Lewis and his wife collaborated on a new body of work, taking on the spirit of the Outfield while allowing Lewis' own style to shine through. In October 2017, with the support of Randy Sadd of Protocol Entertainment (who was a radio promoter for the Outfield from 2004 to 2011), Lewis was introduced to Tanner Hendon and was signed to the latter's record label Madison Records. A new album was soon released, Out of the Darkness, featuring the lead-off single "Into the Light". On this new album, Lewis played all the instruments, as well as producing and recording everything himself. A posthumous six song EP named More Than I Dared was released in November 2020.

==Personal life==
Lewis was born and raised in the London Borough of Tower Hamlets in the East End of London, where the capital's rich music scene sparked his early interest in music.

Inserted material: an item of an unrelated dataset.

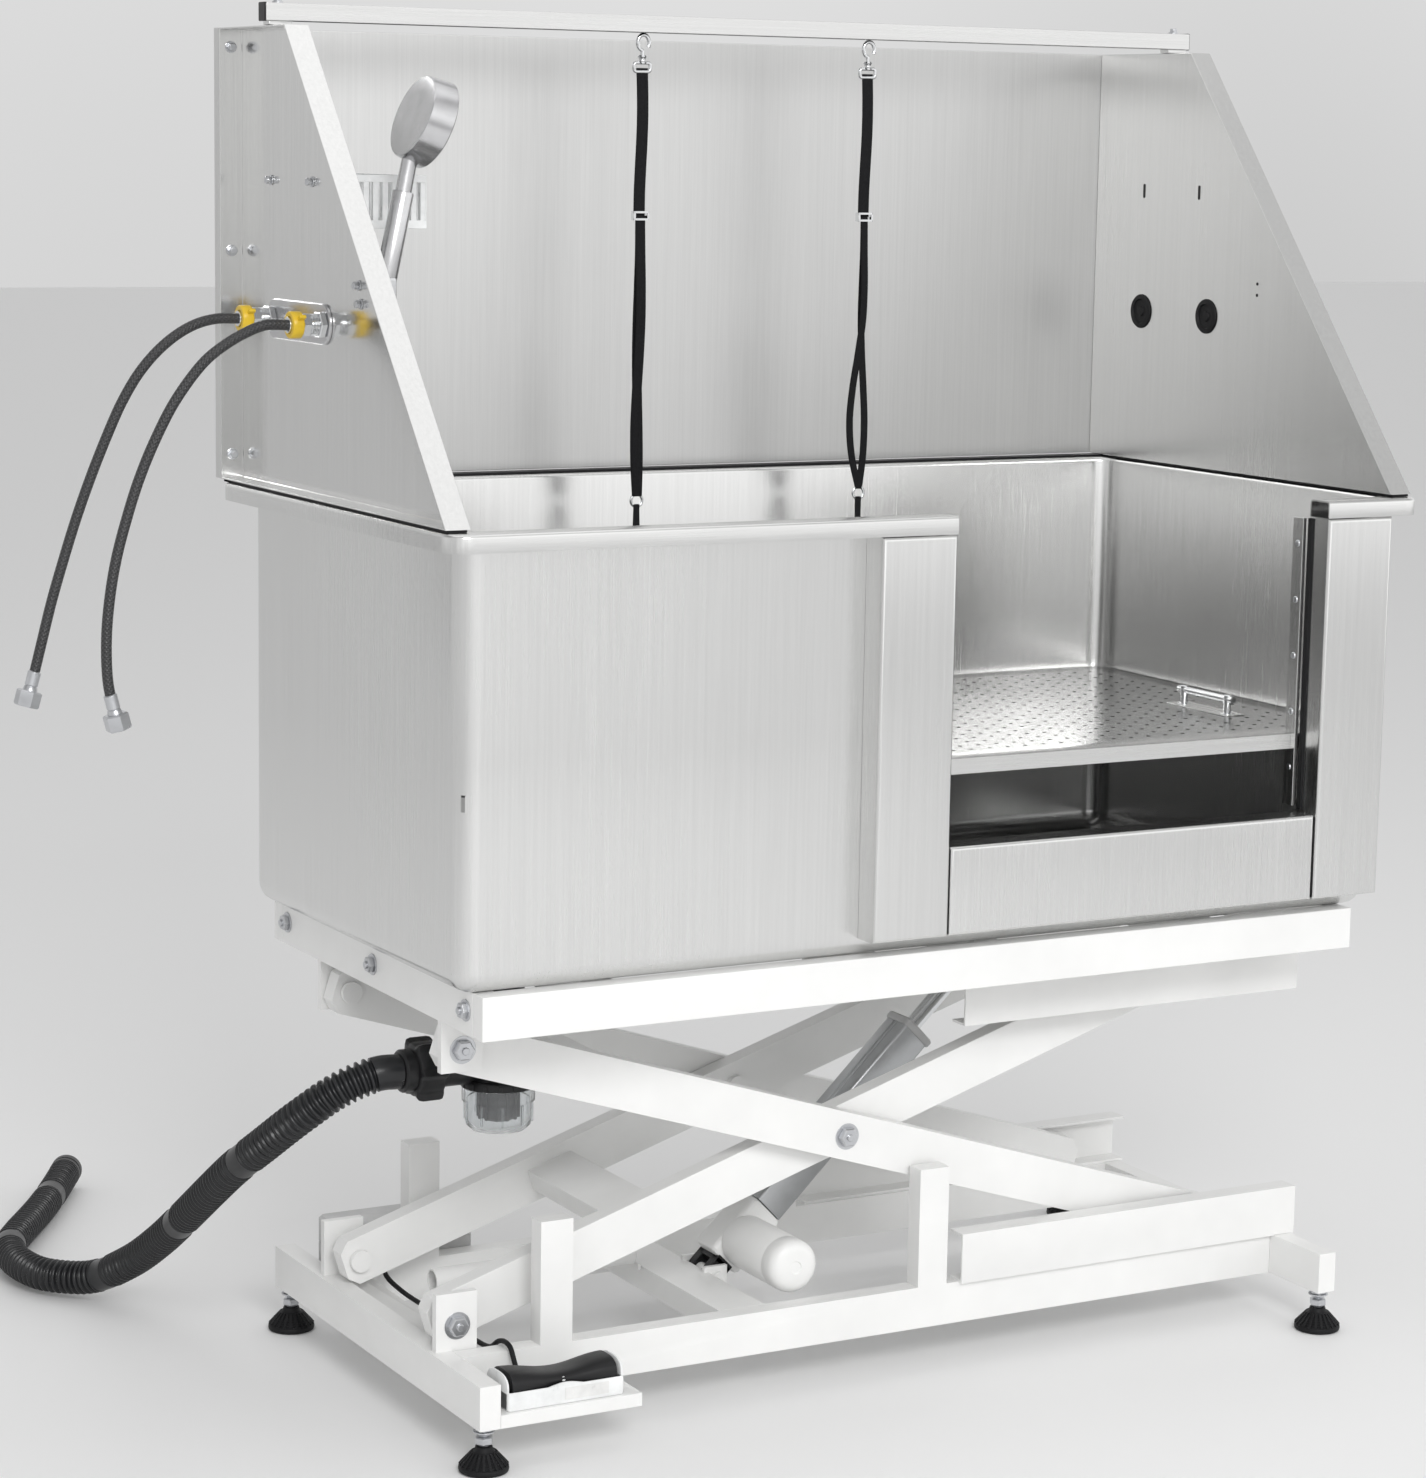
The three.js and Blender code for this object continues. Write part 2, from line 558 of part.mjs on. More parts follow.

In 1985, he married his wife Carol, who became a steady source of encouragement in both his personal and professional life. She contributed to his solo projects, helping shape his creative direction during later years. The couple maintained a private family life centred on their two daughters, Gemma and Rosie, and three grandchildren.

Lewis was a supporter of West Ham United F.C.

==Death==
Lewis died suddenly and unexpectedly on 19 October 2020, at the age of 62, at his home near London. His cause of death was not publicly disclosed by his family or representatives.

His passing was confirmed through a statement from his publicist, Bari Lieberman, which was shared on Lewis's official social media accounts and quickly reported by major news outlets including the BBC and Rolling Stone. The statement read: "It is with great sadness and sorrow to announce that Tony Lewis has unexpectedly passed away. He was a beautiful soul who touched so many lives with his music and infectious spirit."

Initial tributes poured in from fans worldwide via social media, expressing grief and gratitude for his contributions to 1980s pop-rock, while former band associates and the broader music community acknowledged his warm personality and talent.